Talk to a Financial Planner at the start of the process or as soon as you possibly can.

A Financial Planner can help you to understand how the divorce settlement agreement will affect you and will talk you through the implications of each scenario.

This isn’t about financial greed, or taking your ex to the cleaners. It’s about helping you consider your long term financial security. It’s tempting to think of your immediate needs and getting a quick, clean break, but this may cloud your view and ultimately affect your future.

A settlement will consider all the assets owned by both partners in a relationship. In particular, pension pots can make up a significant proportion of a person’s assets.

A common scenario is for the higher earner to offer a cash settlement to their partner in exchange for keeping their full pension. If you’re not familiar with pension rules – and most people aren’t aware of the detail -  you’re in danger of making a decision that could have a huge effect on your income in your later years. 

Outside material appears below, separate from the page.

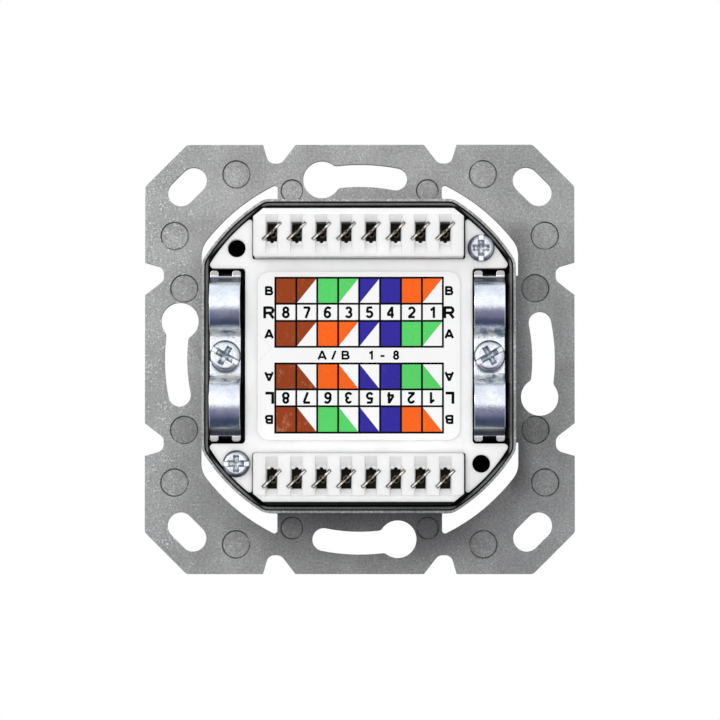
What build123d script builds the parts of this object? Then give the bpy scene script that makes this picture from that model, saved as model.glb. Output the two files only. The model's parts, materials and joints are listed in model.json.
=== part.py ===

A pension could be more valuable in the longer term than a house, cash or investments of the same value.

In simple terms, sharing a house worth £500k, investments of £500k and a pension worth £1million can appear straightforward. Why not give one partner the house and investments and the other the pension pot? Here’s why.

  1. A pension gives you income in retirement when you can no longer work; it is a tax efficient way to save and is a secure way of ensuring a steady flow of income in your later years.
  2. A  cash settlement is often reduced by giving financial support to family. A share of a pension is not accessible until age 55 so can be used for retirement.
  3. You cannot play ‘catch up’ and pay a generous cash settlement into a pension. There are rules around how much can go into a pension pot each year.
  4. Without a pension, your income after age 55 is much less secure. You may need to sell property to access equity, sell investments or be reliant on savings.

In short, it is important to consider both your short term needs but also your longer term requirements. 

If you do receive a pension share as part of your divorce, it's important to take advice about what you should do with it. This involves making sure it’s in the best place for you based upon your needs. A good Financial Planner will look at your situation holistically and base their advice on your overall financial position and lifestyle objectives.

In summary if you’ve had the security of a spouse’s pension, you’ll need a new plan based on your change in circumstances. A shrewd divorce lawyer will generally look to ensure a share of pension in any settlement. A Financial Planner will help you understand your income requirements, now and in the future and how best to organise your finances and divorce to support this.